Write out the material below again, unchanged.

# AVAILABLE DATA:
################

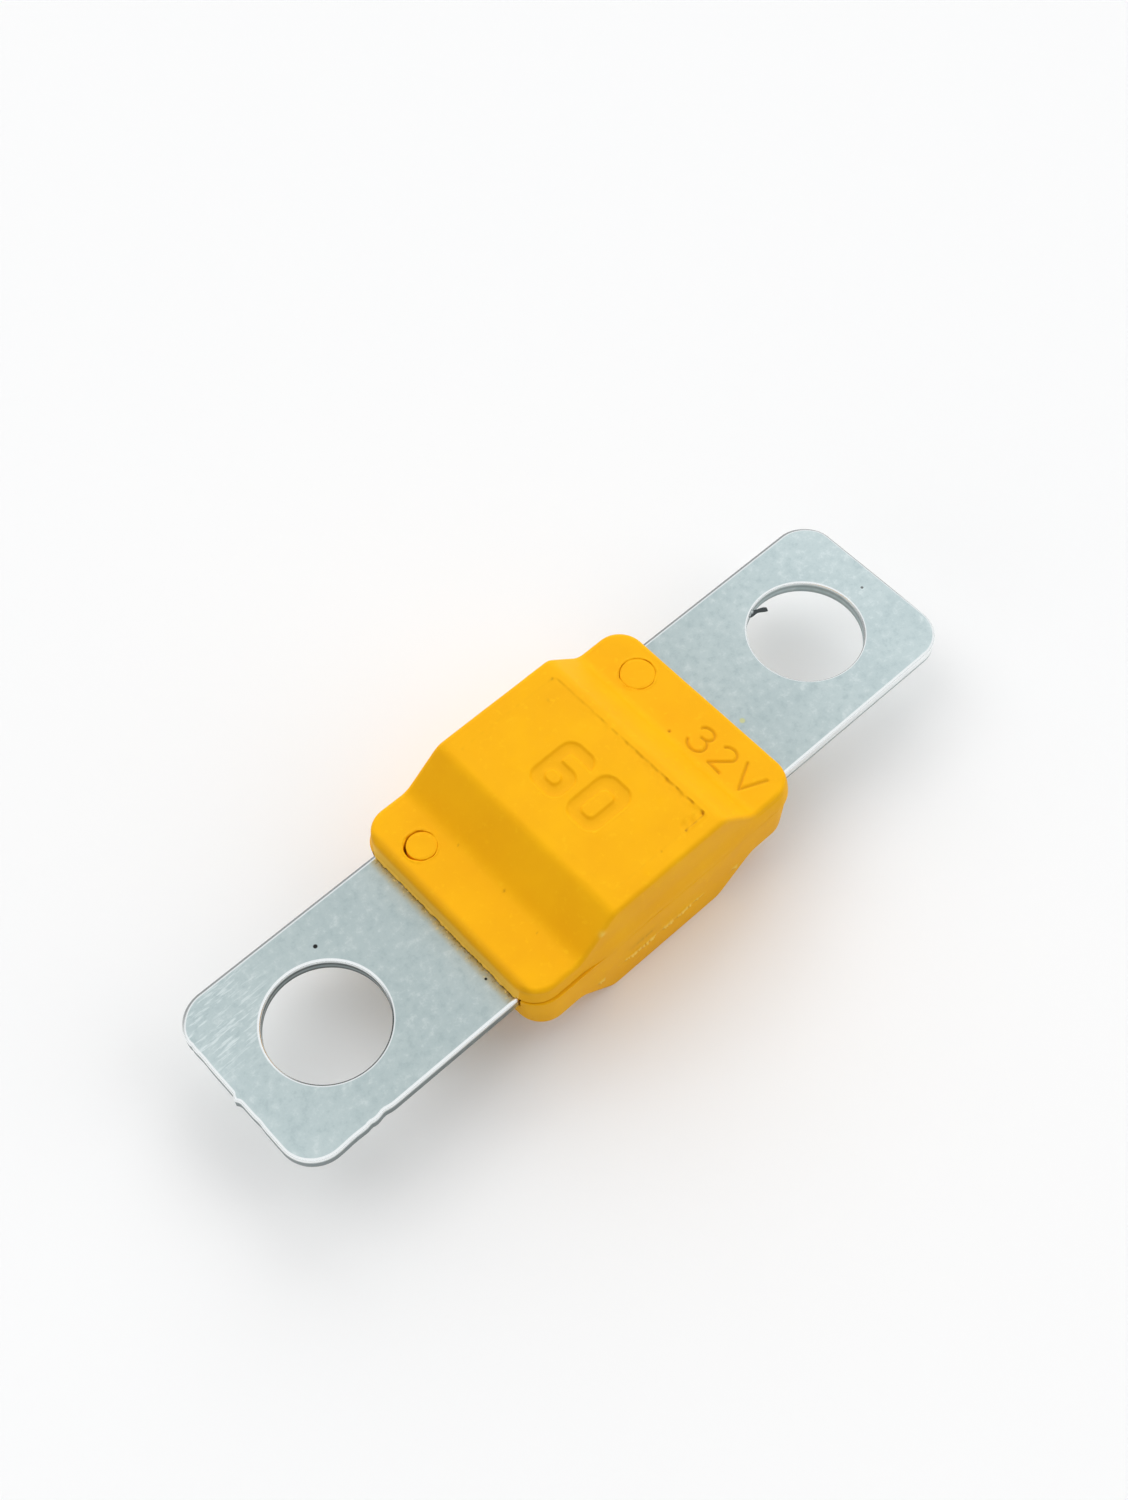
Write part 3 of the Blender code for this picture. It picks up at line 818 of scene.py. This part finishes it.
def plated_metal():
    """Bright plating over a rolled sheet: a cool grey with faint clouds and crystals, with a painted
    reflection that makes it brightest at the ends, brush lines, a scratched near corner, a painted highlight
    on the rolled edges, the cut metal's darker tone with painted shade, and a yellow-brown band with crumbs
    in it beside the near shell."""
    material, wires, shader = new_material("plated_metal", {"Metallic": 1.0})
    place = wires.node("TexCoord", out="Object")
    cloud = wires.node("TexNoise", {"Vector": place, "Scale": 350.0, "Detail": 4.0, "Roughness": 0.6})
    stretched = wires.node("Mapping", {"Vector": place, "Scale": (1300.0, 9000.0, 2000.0)})
    brushed = wires.node("TexNoise", {"Vector": stretched, "Scale": 1.0, "Detail": 3.0})
    crystals = wires.node("TexNoise", {"Vector": place, "Scale": 2200.0, "Detail": 4.0, "Roughness": 0.7})
    crumbs = wires.node("TexNoise", {"Vector": place, "Scale": 6500.0, "Detail": 2.0})
    rolled = wires.attribute("rolled")
    along = wires.node("SeparateXYZ", {"Vector": place}, out="X") / (STRIP_END * MM)
    across = wires.node("SeparateXYZ", {"Vector": place}, out="Y")
    tone = cloud.ramp(PLATE, CLOUD_PLATE)
    tone = crystals.between(0.5, 0.75).mixed(tone, PALE_CRYSTAL)
    tone = (crystals.between(0.5, 0.3) * 0.6).mixed(tone, DARK_CRYSTAL)
    scratched = brushed.between(0.5, 0.65) * along.between(-0.74, -0.86) * across.between(0, 2.2 * MM)
    tone = (scratched * 0.55).mixed(tone, SCRATCH)
    # a painted reflection: the metal brighter towards its ends
    towards_ends = (along + 0.15) * (along + 0.15)
    tone = towards_ends.between(0.05, 1.25).mixed(DULL, BRIGHT).times(tone)
    # a painted highlight on the rolled edge, over its real burnish
    tone = rolled.mixed(tone, ROLLED_METAL)
    # the cut metal's darker tone, with painted shade where it faces away from the light
    tone = wires.attribute("cut").mixed(tone, CUT_METAL)
    # a yellow-brown band with pale and dark crumbs in it, beside the near shell
    beside_shell = along.between(-0.442, -0.412) * along.between(-0.3, -0.4) * (1 - rolled)
    tone = (beside_shell * (0.45 + crystals.between(0.3, 0.6) * 0.55)).mixed(tone, STAIN)
    tone = (beside_shell * crumbs.between(0.62, 0.7)).mixed(tone, PALE_CRUMB)
    tone = (beside_shell * crumbs.between(0.4, 0.32) * 0.6).mixed(tone, DARK_CRUMB)
    for spot, size, colour in marks:
        spot = [k * MM for k in (*spot, STRIP_TOP)]
        away = wires.node("VectorMath", {0: place, 1: spot}, {"operation": "DISTANCE"}, out="Value")
        tone = away.between(size * MM, 0.6 * size * MM).mixed(tone, colour)
    rough = 0.3 + 0.1 * cloud + 0.1 * crystals - 0.15 * rolled
    bump = wires.node("Bump", {"Strength": 0.6, "Distance": 0.004 * MM, "Height": brushed + crystals * 1.2})
    feed(wires, shader, Base_Color=tone, Roughness=rough, Normal=bump)
    return material


strip = welded("plated_strip", strip_patches, plated_metal(), crease_angle=50)

# The rolled edge is bright down to the torn zone, whose depth differs: a painted highlight over its real
# burnish.
# Below it the cut metal is darker, and painted shade darkens it further where it faces away from the light,
# in streaks down the bolt holes' walls, and all over the far hole's burr.
x, y, z = places(strip).T
depth = STRIP_TOP - z
bolt_hole = np.hypot(np.abs(x) - BOLT_X, y) < BOLT_RADIUS + 0.15
burr = np.hypot(x - BOLT_X, y) < BOLT_RADIUS - 0.03
far_side = np.maximum(smooth(3.3, 4.8, y), smooth(18.4, 19.8, x) * smooth(-3.2, -0.8, y))
turned_away = np.where(bolt_hole, smooth(0.2, -2.0, y), far_side)
torn_zone = np.where(bolt_hole, 0.12, np.where(x < 0, 0.18, 0.5))
cut = np.maximum(smooth(torn_zone, torn_zone + 0.15, depth), turned_away * smooth(0.006, 0.02, depth))
streaks = np.interp(depth, (0.3, 0.43, 0.52, 0.6, 0.7), (1.0, 0.45, 0.5, 0.9, 0.8))
streaks = streaks * np.where(x < 0, 1.0, 0.56)
cut = cut * np.where(bolt_hole, streaks, 0.66)
# the rolled edge's painted highlight, and the cut metal's darker tone with painted shade, full on the far
# hole's burr
paint(
    strip,
    rolled=(depth > LEVEL) * smooth(torn_zone + 0.12, torn_zone, depth) * ~burr,
    cut=np.where(burr, 1.0, cut * (depth < STRIP_THICKNESS - LEVEL)),
)
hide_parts("fuse_strip")
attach(strip, "root")


# The table: a plain white sheet under the fuse, with the least glow where it is seen or mirrored, so that
# it shows white and keeps the fuse's shadow.
TABLE_HALF = 2.0  # in metres
TABLE_GLOW = 0.05
sheet = [(x * TABLE_HALF, y * TABLE_HALF, 0) for x, y in ((-1, -1), (1, -1), (1, 1), (-1, 1))]
floor_mesh = bpy.data.meshes.new("floor")
floor_mesh.from_pydata(sheet, [], [(0, 1, 2, 3)])
white, wires, shader = new_material("white_table", {"Base Color": (0.87, 0.87, 0.87, 1), "Roughness": 0.9})
seen = (wires.node("LightPath", out="Is Camera Ray") + wires.node("LightPath", out="Is Glossy Ray")
        + wires.node("LightPath", out="Is Transmission Ray"))
glow = wires.node("Emission", {"Strength": seen * TABLE_GLOW})
both = wires.node("AddShader", {0: Wire(wires.tree, shader.outputs[0]), 1: glow})
wires.tree.links.new(both.socket, wires.tree.nodes["Material Output"].inputs["Surface"])
floor_mesh.materials.append(white)
floor = bpy.data.objects.new("floor", floor_mesh)
bpy.context.scene.collection.objects.link(floor)


# The daylight: a sky that is dim where it lights the fuse and bright where the metal mirrors it, and wide,
# soft suns that light the rest, mostly from the far and right side.
SUN_WIDTH = math.radians(50)
suns = [  # (azimuth, elevation, strength)
    (180, 8, 0.5), (315, 30, 0.76), (45, 30, 1.06), (90, 30, 0.44), (0, 60, 0.6), (120, 60, 0.76),
]
world = bpy.data.worlds.new("daylight")
bpy.context.scene.world = world
world.use_nodes = True
sky = Wire(world.node_tree)
background = world.node_tree.nodes["Background"]
background.inputs["Color"].default_value = (0.98, 0.99, 1.0, 1)
height = sky.node("SeparateXYZ", {"Vector": sky.node("TexCoord", out="Generated")}, out="Z")
mirrored = sky.node("LightPath", out="Is Glossy Ray") * (height.between(0.0, 0.4) * 0.5 + 0.15)
brightness = 0.3 + mirrored + sky.node("LightPath", out="Is Camera Ray") * 0.7
world.node_tree.links.new(brightness.socket, background.inputs["Strength"])
for azimuth, elevation, strength in suns:
    sun = bpy.data.lights.new("soft_sun", "SUN")
    sun.energy = strength
    sun.angle = SUN_WIDTH
    lamp = bpy.data.objects.new("soft_sun", sun)
    around, up = math.radians(azimuth), math.radians(elevation)
    towards = Vector((math.cos(around) * math.cos(up), math.sin(around) * math.cos(up), math.sin(up)))
    lamp.rotation_euler = towards.to_track_quat("Z", "Y").to_euler()
    lamp.visible_glossy = False
    bpy.context.scene.collection.objects.link(lamp)
bpy.context.scene.view_settings.view_transform = "Standard"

################

# RESPONSE TO THIS EXERCISE:
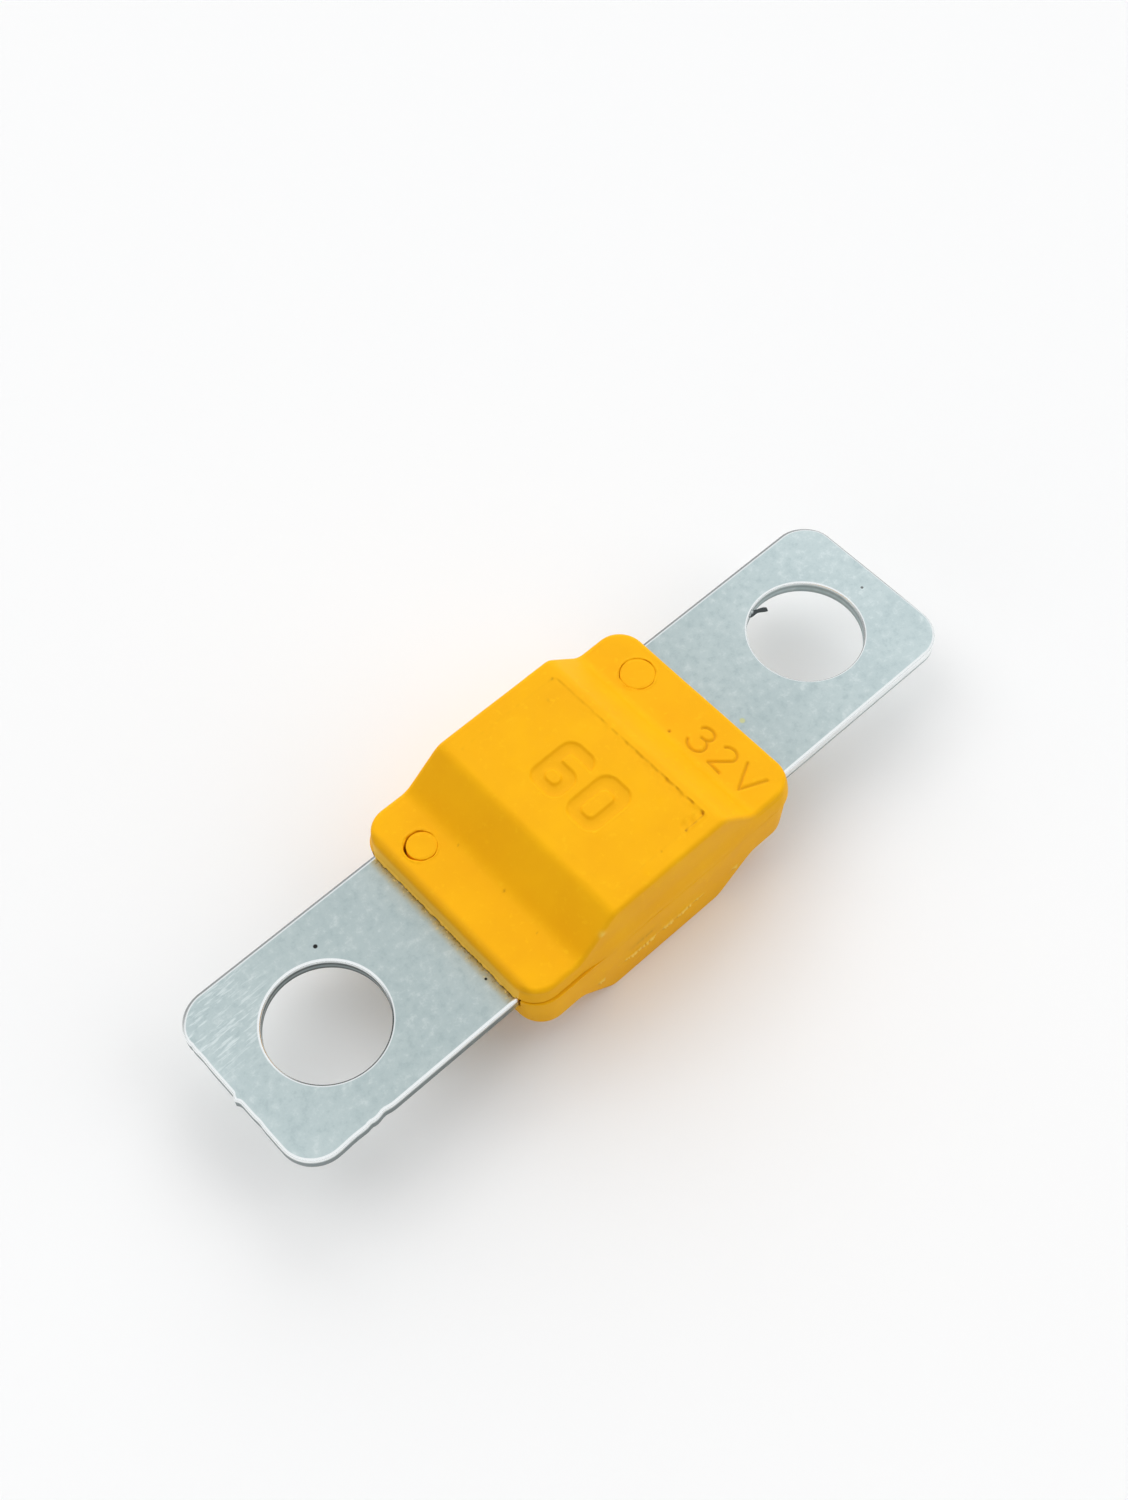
Write part 3 of the Blender code for this picture. It picks up at line 818 of scene.py. This part finishes it.
def plated_metal():
    """Bright plating over a rolled sheet: a cool grey with faint clouds and crystals, with a painted
    reflection that makes it brightest at the ends, brush lines, a scratched near corner, a painted highlight
    on the rolled edges, the cut metal's darker tone with painted shade, and a yellow-brown band with crumbs
    in it beside the near shell."""
    material, wires, shader = new_material("plated_metal", {"Metallic": 1.0})
    place = wires.node("TexCoord", out="Object")
    cloud = wires.node("TexNoise", {"Vector": place, "Scale": 350.0, "Detail": 4.0, "Roughness": 0.6})
    stretched = wires.node("Mapping", {"Vector": place, "Scale": (1300.0, 9000.0, 2000.0)})
    brushed = wires.node("TexNoise", {"Vector": stretched, "Scale": 1.0, "Detail": 3.0})
    crystals = wires.node("TexNoise", {"Vector": place, "Scale": 2200.0, "Detail": 4.0, "Roughness": 0.7})
    crumbs = wires.node("TexNoise", {"Vector": place, "Scale": 6500.0, "Detail": 2.0})
    rolled = wires.attribute("rolled")
    along = wires.node("SeparateXYZ", {"Vector": place}, out="X") / (STRIP_END * MM)
    across = wires.node("SeparateXYZ", {"Vector": place}, out="Y")
    tone = cloud.ramp(PLATE, CLOUD_PLATE)
    tone = crystals.between(0.5, 0.75).mixed(tone, PALE_CRYSTAL)
    tone = (crystals.between(0.5, 0.3) * 0.6).mixed(tone, DARK_CRYSTAL)
    scratched = brushed.between(0.5, 0.65) * along.between(-0.74, -0.86) * across.between(0, 2.2 * MM)
    tone = (scratched * 0.55).mixed(tone, SCRATCH)
    # a painted reflection: the metal brighter towards its ends
    towards_ends = (along + 0.15) * (along + 0.15)
    tone = towards_ends.between(0.05, 1.25).mixed(DULL, BRIGHT).times(tone)
    # a painted highlight on the rolled edge, over its real burnish
    tone = rolled.mixed(tone, ROLLED_METAL)
    # the cut metal's darker tone, with painted shade where it faces away from the light
    tone = wires.attribute("cut").mixed(tone, CUT_METAL)
    # a yellow-brown band with pale and dark crumbs in it, beside the near shell
    beside_shell = along.between(-0.442, -0.412) * along.between(-0.3, -0.4) * (1 - rolled)
    tone = (beside_shell * (0.45 + crystals.between(0.3, 0.6) * 0.55)).mixed(tone, STAIN)
    tone = (beside_shell * crumbs.between(0.62, 0.7)).mixed(tone, PALE_CRUMB)
    tone = (beside_shell * crumbs.between(0.4, 0.32) * 0.6).mixed(tone, DARK_CRUMB)
    for spot, size, colour in marks:
        spot = [k * MM for k in (*spot, STRIP_TOP)]
        away = wires.node("VectorMath", {0: place, 1: spot}, {"operation": "DISTANCE"}, out="Value")
        tone = away.between(size * MM, 0.6 * size * MM).mixed(tone, colour)
    rough = 0.3 + 0.1 * cloud + 0.1 * crystals - 0.15 * rolled
    bump = wires.node("Bump", {"Strength": 0.6, "Distance": 0.004 * MM, "Height": brushed + crystals * 1.2})
    feed(wires, shader, Base_Color=tone, Roughness=rough, Normal=bump)
    return material


strip = welded("plated_strip", strip_patches, plated_metal(), crease_angle=50)

# The rolled edge is bright down to the torn zone, whose depth differs: a painted highlight over its real
# burnish.
# Below it the cut metal is darker, and painted shade darkens it further where it faces away from the light,
# in streaks down the bolt holes' walls, and all over the far hole's burr.
x, y, z = places(strip).T
depth = STRIP_TOP - z
bolt_hole = np.hypot(np.abs(x) - BOLT_X, y) < BOLT_RADIUS + 0.15
burr = np.hypot(x - BOLT_X, y) < BOLT_RADIUS - 0.03
far_side = np.maximum(smooth(3.3, 4.8, y), smooth(18.4, 19.8, x) * smooth(-3.2, -0.8, y))
turned_away = np.where(bolt_hole, smooth(0.2, -2.0, y), far_side)
torn_zone = np.where(bolt_hole, 0.12, np.where(x < 0, 0.18, 0.5))
cut = np.maximum(smooth(torn_zone, torn_zone + 0.15, depth), turned_away * smooth(0.006, 0.02, depth))
streaks = np.interp(depth, (0.3, 0.43, 0.52, 0.6, 0.7), (1.0, 0.45, 0.5, 0.9, 0.8))
streaks = streaks * np.where(x < 0, 1.0, 0.56)
cut = cut * np.where(bolt_hole, streaks, 0.66)
# the rolled edge's painted highlight, and the cut metal's darker tone with painted shade, full on the far
# hole's burr
paint(
    strip,
    rolled=(depth > LEVEL) * smooth(torn_zone + 0.12, torn_zone, depth) * ~burr,
    cut=np.where(burr, 1.0, cut * (depth < STRIP_THICKNESS - LEVEL)),
)
hide_parts("fuse_strip")
attach(strip, "root")


# The table: a plain white sheet under the fuse, with the least glow where it is seen or mirrored, so that
# it shows white and keeps the fuse's shadow.
TABLE_HALF = 2.0  # in metres
TABLE_GLOW = 0.05
sheet = [(x * TABLE_HALF, y * TABLE_HALF, 0) for x, y in ((-1, -1), (1, -1), (1, 1), (-1, 1))]
floor_mesh = bpy.data.meshes.new("floor")
floor_mesh.from_pydata(sheet, [], [(0, 1, 2, 3)])
white, wires, shader = new_material("white_table", {"Base Color": (0.87, 0.87, 0.87, 1), "Roughness": 0.9})
seen = (wires.node("LightPath", out="Is Camera Ray") + wires.node("LightPath", out="Is Glossy Ray")
        + wires.node("LightPath", out="Is Transmission Ray"))
glow = wires.node("Emission", {"Strength": seen * TABLE_GLOW})
both = wires.node("AddShader", {0: Wire(wires.tree, shader.outputs[0]), 1: glow})
wires.tree.links.new(both.socket, wires.tree.nodes["Material Output"].inputs["Surface"])
floor_mesh.materials.append(white)
floor = bpy.data.objects.new("floor", floor_mesh)
bpy.context.scene.collection.objects.link(floor)


# The daylight: a sky that is dim where it lights the fuse and bright where the metal mirrors it, and wide,
# soft suns that light the rest, mostly from the far and right side.
SUN_WIDTH = math.radians(50)
suns = [  # (azimuth, elevation, strength)
    (180, 8, 0.5), (315, 30, 0.76), (45, 30, 1.06), (90, 30, 0.44), (0, 60, 0.6), (120, 60, 0.76),
]
world = bpy.data.worlds.new("daylight")
bpy.context.scene.world = world
world.use_nodes = True
sky = Wire(world.node_tree)
background = world.node_tree.nodes["Background"]
background.inputs["Color"].default_value = (0.98, 0.99, 1.0, 1)
height = sky.node("SeparateXYZ", {"Vector": sky.node("TexCoord", out="Generated")}, out="Z")
mirrored = sky.node("LightPath", out="Is Glossy Ray") * (height.between(0.0, 0.4) * 0.5 + 0.15)
brightness = 0.3 + mirrored + sky.node("LightPath", out="Is Camera Ray") * 0.7
world.node_tree.links.new(brightness.socket, background.inputs["Strength"])
for azimuth, elevation, strength in suns:
    sun = bpy.data.lights.new("soft_sun", "SUN")
    sun.energy = strength
    sun.angle = SUN_WIDTH
    lamp = bpy.data.objects.new("soft_sun", sun)
    around, up = math.radians(azimuth), math.radians(elevation)
    towards = Vector((math.cos(around) * math.cos(up), math.sin(around) * math.cos(up), math.sin(up)))
    lamp.rotation_euler = towards.to_track_quat("Z", "Y").to_euler()
    lamp.visible_glossy = False
    bpy.context.scene.collection.objects.link(lamp)
bpy.context.scene.view_settings.view_transform = "Standard"